The correspondence from the then commander-in-chief, Gen Sir Francis Robert Roy Bucher, will have significant political ramifications for the current nationalist government in Delhi, which has discredited Nehru’s decision to come to a compromise on the status of disputed Kashmir as an ill-informed “blunder”.

Narendra Modi’s government has used that reasoning to justify stripping Kashmir of special status in 2019 and tightening its grip over the region.

However, a series of letters – which Modi’s administration has sought to keep classified – show Nehru was in fact acting on advice from his most trusted adviser in the army, who warned India would not be able to withstand continued military operation in Kashmir for long, and a political compromise was needed.

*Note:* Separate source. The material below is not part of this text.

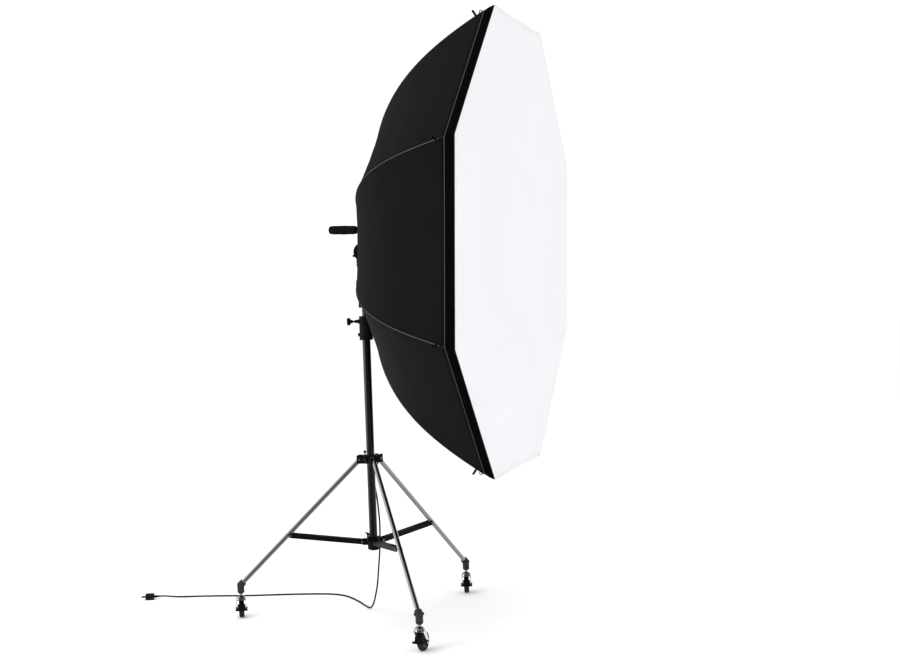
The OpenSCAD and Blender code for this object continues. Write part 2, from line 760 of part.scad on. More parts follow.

In his message to Nehru dated 28 November 1948, Bucher warned of fatigue among Indian troops in Kashmir, adding that an “overall military decision was no longer possible”.

“Army personnel evince two weaknesses, lack of training in the junior leaders, tiredness and ennui in the other ranks … In brief, the army needs respite for leave, training, and vitalising.”

Nehru, in response, raised concerns over reports that Pakistan intended within weeks to bomb Indian positions from the sky. Meanwhile, Pakistan was building roads to maintain and advance its positions.

In another letter to Bucher sent on 23 December 1948, Nehru wrote: “It is clear to me that we cannot rely on Pakistan remaining on the defensive.” He added: “In the event of Pakistan continuing their persistent shelling and offensive operation and our not being able to check this there, there is every likelihood of war taking place with Pakistan.”

In a later letter dated 28 December, Bucher made his position clear: “I am afraid we cannot take military action to stop every road-building operation by Pakistan. May I suggest a political approach to this problem.”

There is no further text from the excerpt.